Psychiatrist, Harvard Professor & Medical Director for NAMI

Ken Duckworth, MD, serves as the medical director for NAMI, the National Alliance on Mental Illness. He is triple board certified by the American Board of Psychiatry and Neurology in Adult, Child and Adolescent, and Forensic Psychiatry and has extensive experience in the public health arena.

Dr. Duckworth is currently an Assistant Clinical Professor at Harvard University Medical School, and has served as a board member of the American Association of Community Psychiatrists. Dr. Duckworth has held clinical and leadership positions in community mental health, school psychiatry and now also works as Associate Medical Director for Behavioral Health at Blue Cross and Blue Shield of Massachusetts.

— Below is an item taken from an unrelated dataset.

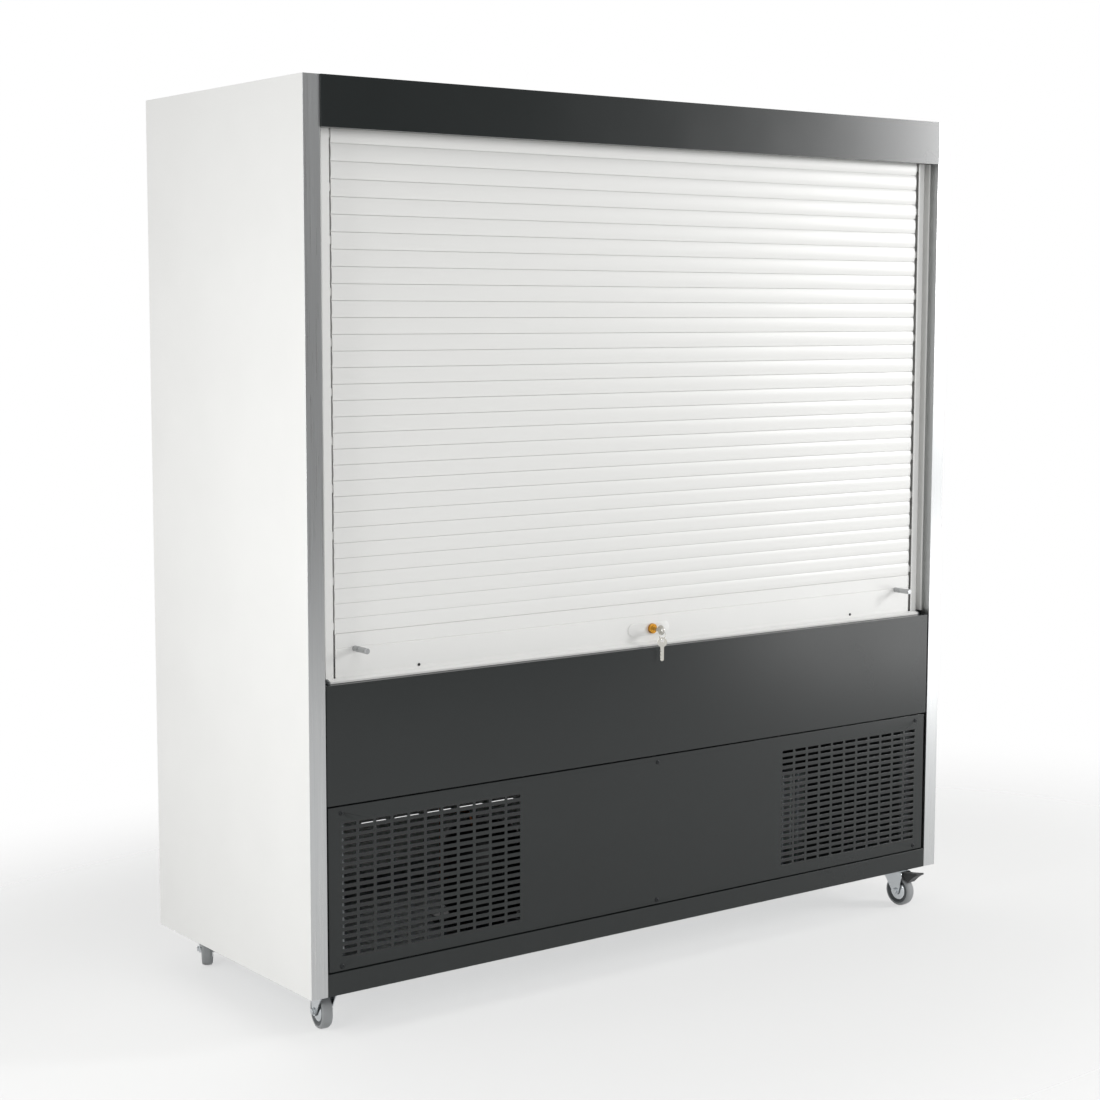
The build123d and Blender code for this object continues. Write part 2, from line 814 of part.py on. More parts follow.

Prior to joining NAMI in 2003, Dr. Duckworth served as Acting Commissioner of Mental Health and the Medical Director for Department of Mental Health of Massachusetts, as a psychiatrist on a Program of Assertive Community Treatment (PACT) team, and Medical Director of the Massachusetts Mental Health Center.

Dr. Duckworth attended the University of Michigan where he graduated with honors and Temple University School of Medicine where he was named to the medical honor society, AOA. While at Temple, he won awards for his work in psychiatry and neurology. He also has a family member living with mental illness.